In January, the land bank filed a motion, asking the court to set a date for Curtis' company to vacate the property. It was granted later that month and a Feb. 12, 2021, deadline was set. Land bank officials then prepared the house for listing, which included securing it, Strickland said. 

The dining room.

That process, the land bank has said, confirmed Curtis made no visible improvements to the condition of the house, but some interior walls had been removed.

Curtis told The News this month that the land bank has argued "you haven't done anything" to the house. 

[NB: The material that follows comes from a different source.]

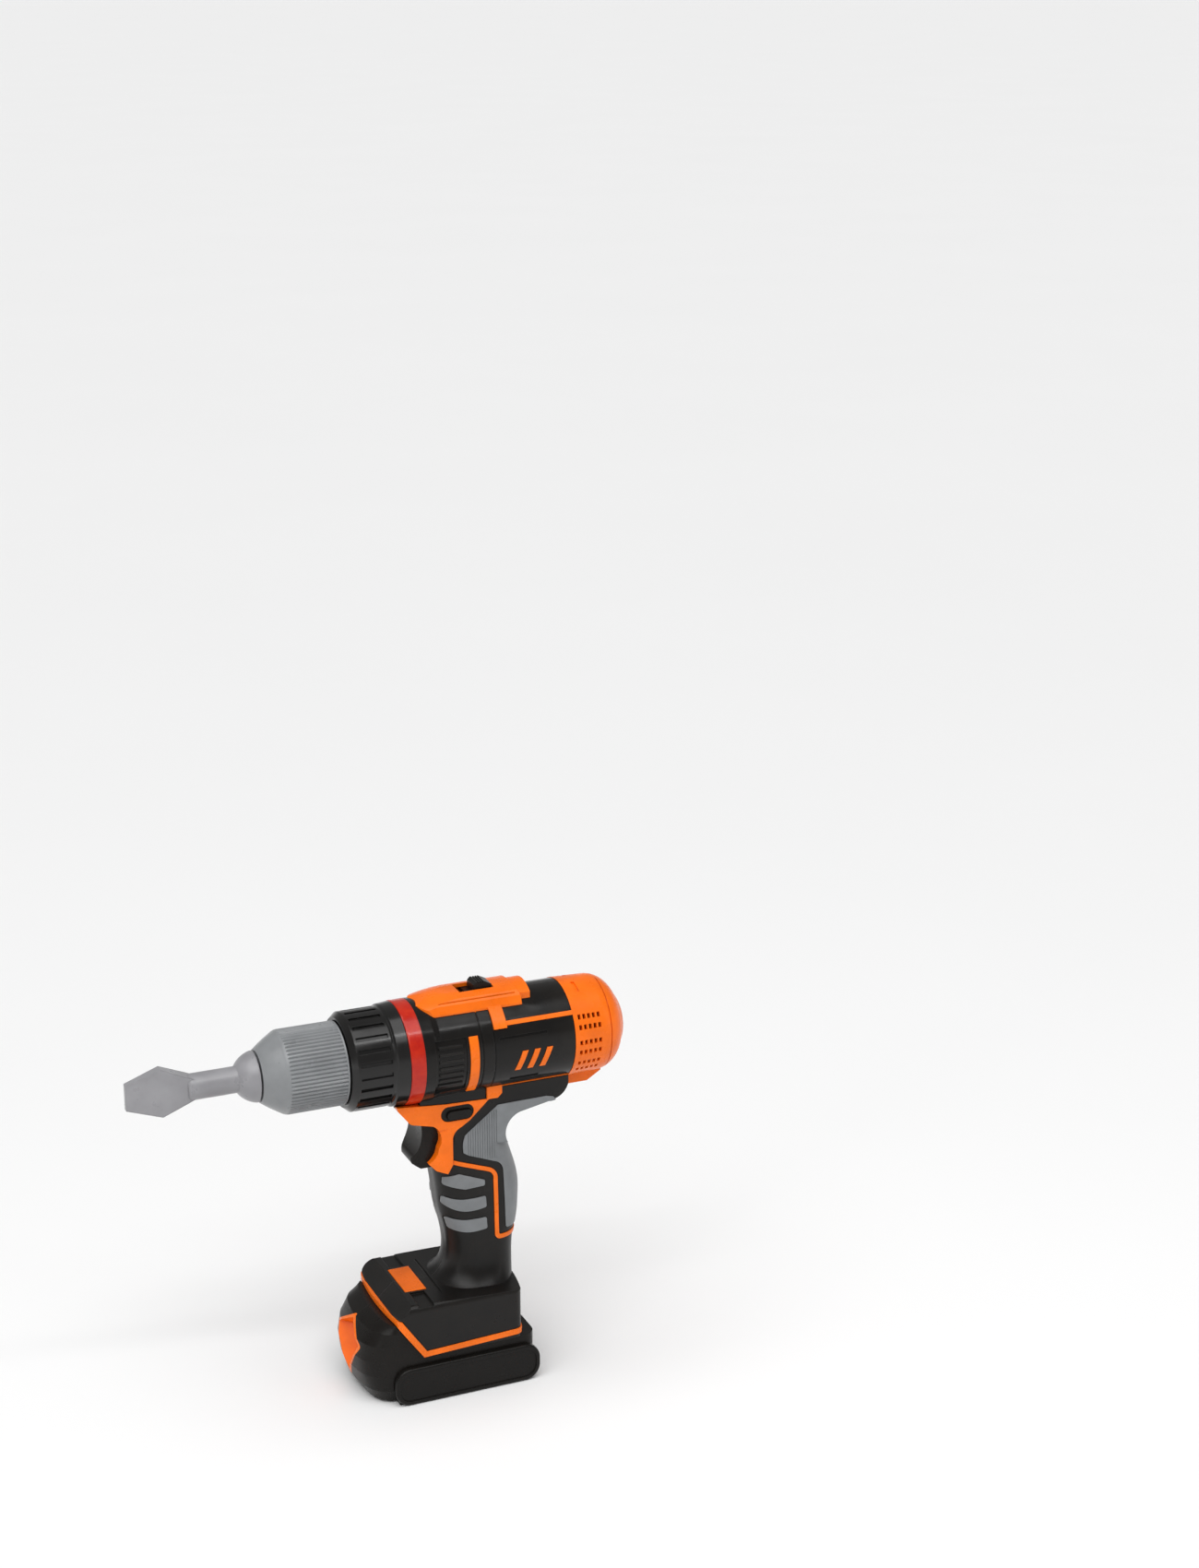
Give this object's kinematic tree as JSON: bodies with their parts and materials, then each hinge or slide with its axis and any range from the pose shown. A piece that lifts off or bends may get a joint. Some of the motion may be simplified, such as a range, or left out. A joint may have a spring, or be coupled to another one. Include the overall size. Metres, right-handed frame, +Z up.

"Would you write a check to go into that house right now knowing that I've got to deal with you guys (the land bank) and you won't give me clear title? No," she said. "This is real money. I'm a single mom. I have two children. All the money in these houses is mine privately."

In her March 12 lawsuit, Curtis contends her investment has "significantly increased" the value of the property and the land bank wishes to "reap the rewards."

Curtis has not made a formal proposal for the house, Strickland confirmed on Thursday.

"We're open to all offers," Strickland said. "We will review her offer (if it's submitted) as we would anyone else's offer and it will go from there."

Bufalino said a basic restoration could cost $60 to $80 per square foot. A property like the East Grand house, he said, could run upward of $90 to $150 per square foot to bring it back to its original integrity.

"Ninety percent of our buyers are people who want to preserve what's here," he said.